House Democrats want to know why a major Russian money laundering case was abruptly 'dismissed'

Democratic members of the House Judiciary Committee sent a letter to Attorney General Jeff Sessions on Wednesday asking why the Department of Justice decided to settle a major money laundering case involving a real-estate company owned by the son of a powerful Russian government official whose lawyer met with Donald Trump Jr. last year.

Trump Jr., the president's eldest son, tweeted an email chain on Tuesday from June 2016 in which he entertained accepting damaging information from a "Russian government attorney" about Hillary Clinton as part of the Kremlin's support for his father's campaign.

That attorney, Natalia Veselnitskaya, represents the family of Pyotr Katsyv — the former vice governor of the Moscow region whose son, Denis, owns the real-estate company Prevezon. The DOJ had been investigating whether Prevezon laundered millions of dollars into New York City real estate when the case was unexpectedly settled just two days before going to trial in May.

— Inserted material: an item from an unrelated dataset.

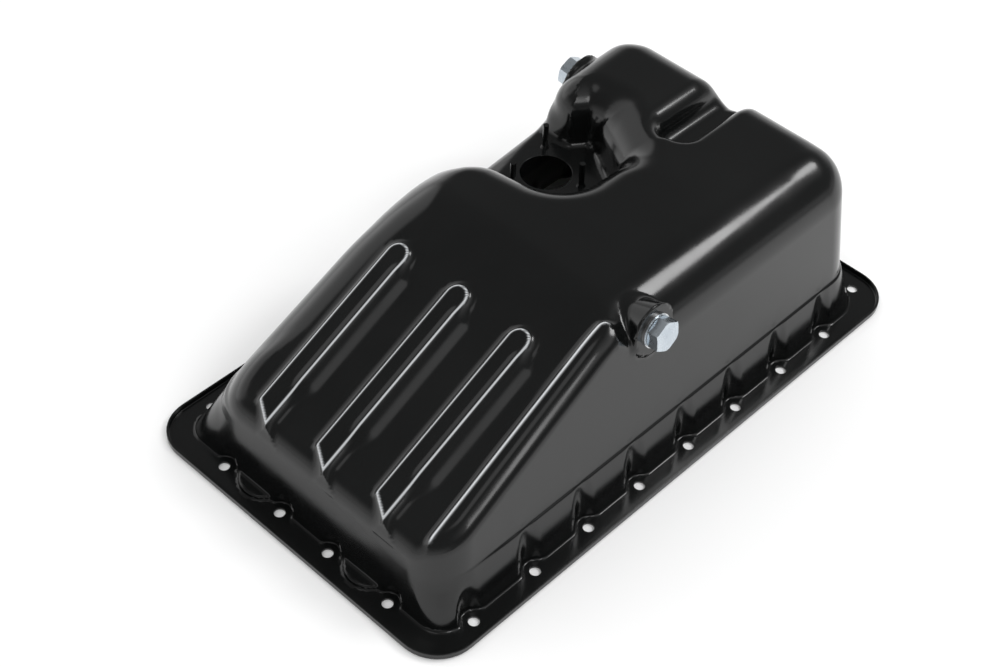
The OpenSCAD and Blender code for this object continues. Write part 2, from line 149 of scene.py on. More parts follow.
def corner_box(qx, qy, r):
    """Distance to a rounded corner, from the distances to its two sides."""
    ax, ay = qx + r, qy + r
    return np.hypot(np.maximum(ax, 0), np.maximum(ay, 0)) + np.minimum(np.maximum(ax, ay), 0) - r


def arc(cx, cy, r, a0, a1):
    """Points on an arc about a centre beside the sensor hole's."""
    degrees_apart = 2.5
    n = int(abs(a1 - a0) / degrees_apart)
    t = np.radians(np.linspace(a0, a1, n + 1))
    return [(SENSOR[0] + cx + r * math.cos(a), SENSOR[1] + cy + r * math.sin(a)) for a in t]


# Outline of the recess in plan, which runs out past the left wall
RECESS = np.array(
    [(-400.0, -27.0)]
    + arc(1, -111, 52, 180, 92)
    + arc(28, -19, 35, -85, 0)
    + arc(43, 11, 20, 0, 48)
    + arc(2, 35, 20, 48, 104)
    + arc(-18, 70, 28, 284, 180)
    + [(-130.0, 235.0), (-400.0, 235.0)]
)


def outline_distance(x, y, outline):
    """Signed distance in plan to a closed outline, below zero inside it."""
    shape = np.shape(x)
    x, y = np.ravel(x), np.ravel(y)
    best = np.full(x.shape, 1e12)
    inside = np.zeros(x.shape, bool)
    for (ax, ay), (bx, by) in zip(outline, np.roll(outline, -1, axis=0)):
        dx, dy = bx - ax, by - ay
        t = np.clip(((x - ax) * dx + (y - ay) * dy) / (dx * dx + dy * dy), 0, 1)
        best = np.minimum(best, (x - ax - t * dx) ** 2 + (y - ay - t * dy) ** 2)
        if dy:
            inside ^= ((ay > y) != (by > y)) & (x < dx * (y - ay) / dy + ax)
    return np.where(inside, -1, 1).reshape(shape) * np.sqrt(best).reshape(shape)


def plan(x, y):
    """What depends on the place in plan alone."""
    bolts = np.full(np.shape(x), 1e9)
    for bx, by in BOLTS:
        bolts = np.minimum(bolts, np.hypot(x - bx, y - by))
    return {
        "recess": outline_distance(x, y, RECESS),
        "notch": corner_box(np.abs(x + 0.5) - 16.8, 147 - y, 14.0),
        "bolts": bolts,
        "pads": np.minimum(*(np.hypot(x - px, y - py) for px, py in PADS)),
    }


def left_wall_x(y):
    """How far out the left wall stands at the flange."""
    return LEFT_FRONT + (LEFT_REAR - LEFT_FRONT) * (y + FRONT) / (FRONT + REAR)


def walls(x, y, z):
    """Distance to the drafted walls, and how far round a corner the place is, from side to end."""
    qx = np.where(x > 0, x - (RIGHT - DRAFT * z), -x - (left_wall_x(y) - DRAFT * z))
    qy = np.where(y > 0, y - (REAR - DRAFT * z), -y - (FRONT - DRAFT * z))
    r = np.where((x < 0) & (y < 0), 44.0, 34.0)
    turn = ease(-1, 1, (qy - qx) / 40)
    return corner_box(qx, qy, r) * WALL_COS, turn


def shoulder_radius(x, y, turn):
    """Radius of the shoulder between top and walls, along the sides and round to the ends."""
    right = 14 + 27 * ease(-64, -28, y)
    left = 40 + 10 * ease(-110, -40, y) * (1 - ease(60, 130, y)) - 10 * ease(60, 190, y)
    sides = np.where(x > 0, right, left)
    ends = np.where(y > 0, 30.0, 10.0)
    return sides + (ends - sides) * turn


def recess(x, y, z, distance):
    """The side of the recess, which leans back, and its floor, which falls away past a crease."""
    over = z - RECESS_FLOOR
    past_crease = -0.9694 * (x + 103.5) - 0.2453 * (y - 56) + 0.9
    bottom = round_and(over, 0.91 * over + 0.42 * past_crease, 1.2)
    lean = 0.148 + 0.22 * ease(-90, -115, x) * ease(95, 125, y) * (1 - ease(122, 137, z))
    side = (lean * (z - 137) - distance) / np.sqrt(1 + lean * lean)
    return side, bottom


def recess_rim(x, y):
    """Radius of the rim that rolls over into the recess."""
    rim = 26 + 24 * (1 - ease(-108, -70, x)) * (1 - ease(40, 80, y))
    return rim + 7 * ease(-80, -45, x) * ease(80, 115, y)


def ridge_edge(x, y):
    """Distance in plan to the left side and rear end of the ridge."""
    return corner_box(113.9 - 0.033 * (y + 241) - x, y + 52, 7.0)


def rib_edges(dx, y):
    """Distances in plan to a rib's sides and rear end, and to its slanting front."""
    flank = np.hypot(dx, np.maximum(y + 100, 0)) - RIB_R
    nose = -0.504 * (dx + RIB_R) - 0.864 * (y + 235.5)
    return flank, nose


def rib(dx, y, zeta, wall):
    """A rib, which ends inside the pan's wall and under its top, and the radius at its foot."""
    flank, nose = rib_edges(dx, y)
    steep = 0.80 - 0.10 * ease(-6, 6, dx)
    side = steep * flank + np.sqrt(1 - steep * steep) * (zeta - PROUD)
    front = 0.92 * nose + 0.39 * (zeta - PROUD)
    solid = round_and(round_and(zeta - PROUD, side, 1.4), front, 1.8)
    solid = soft_and(np.maximum(solid, wall + 0.8), -9 - zeta, 6.0)
    foot_r = 3.0 + 7.0 * ease(0, 9, dx) * ease(-228, -205, y) * (1 - ease(-112, -98, y))
    return solid, foot_r


def notch(z, distance):
    """The notch between the sump and the rear lobe, with leaning sides and a level floor."""
    return round_and(distance - 0.22 * (z - 153), NOTCH_FLOOR - z, 9.0)


def skirt(x, y, z):
    """The skirt between walls and flange, with a ledge on top of it at the right."""
    foot_x = 146.7
    ledge = 1.8 * ease(-238, -170, y)
    right_lean = (9.4 - ledge) / LEDGE_Z
    left_lean = (foot_x - (left_wall_x(y) - DRAFT * LEDGE_Z)) / LEDGE_Z
    qx = np.where(x > 0, x - (foot_x - right_lean * z), -x - (foot_x - left_lean * z))
    qy = np.where(y > 0, y - (258.4 - 0.229 * z), -y - (258.2 - 0.238 * z))
    low = np.clip(z, 0, 40)
    r = np.where(y > 0, 32.0 + 0.05 * low, 21.0 + 0.33 * low)
    over = z - SKIRT_Z + (SKIRT_Z - LEDGE_Z) * ease(0, 60, x)
    return round_and(corner_box(qx, qy, r) * SKIRT_COS, over, 1.2)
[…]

"Last summer, Donald Trump, Jr. met with a Kremlin-connected attorney in an attempt to obtain information 'that would incriminate Hillary,'" the Democrats wrote, citing the emails Trump Jr. published on Tuesday.

"Earlier this year, on May 12, 2017, the Department of Justice made an abrupt decision to settle a money laundering case being handled by that same attorney in the Southern District of New York. We write with some concern that the two events may be connected — and that the Department may have settled the case at a loss for the United States in order to obscure the underlying facts."

The Prevezon case garnered high-profile attention given its ties to a $230 million Russian tax-fraud scheme and Russian lawyer Sergei Magnitsky, whose suspicious death aroused international media attention and spurred the passage of the Magnitsky Act in 2012. Denis Katsv and Veselnitskaya have become the face of Moscow's anti-Magnitsky lobbying efforts in recent years.

Democrats now want to know whether Veselnitskaya was "involved at any point in the settlement negotiations" and have asked Sessions to provide the committee "with the prosecution files and any other explanatory materials related to the settlement."

They also want to know whether there was "any contact between President Trump, White House personnel, the Trump family, or the Trump campaign with the Department of Justice" regarding Prevezon, and whether Sessions himself discussed the case "with anyone associated with the transition team," or with Russian ambassador Sergey Kislyak, while he was being considered for Attorney General.

Both the US government and Prevezon claimed victory in the wake of the settlement.

A spokesman for the US Attorney's office told Business Insider at the time that the settlement saved taxpayers the expense of a trial, and reiterated that the settlement was for "many multiples more" than the amount of proceeds of the Russian tax fraud alleged to have been laundered through real-estate purchases in New York. He characterized it as a "very good outcome" for the government.

But Prevezon described the settlement as proof that the company had done nothing wrong. It said it considered the "surprise" offer from prosecutors "too good to refuse."

"It was a surprise," John Dillard, a spokesman for Prevezon's attorneys, told Business Insider at the time. "We were getting ready for opening statements and fully expected to try the case. In fact, we were looking forward to it."

"We reluctantly agreed to accept the government's offer when it became clear that the fine proposed was no more than we would have spent fully litigating the case, and that no admission of guilt, forfeiture or continued seizure of any assets was required," Dillard added. "Essentially, the offer was too good to refuse."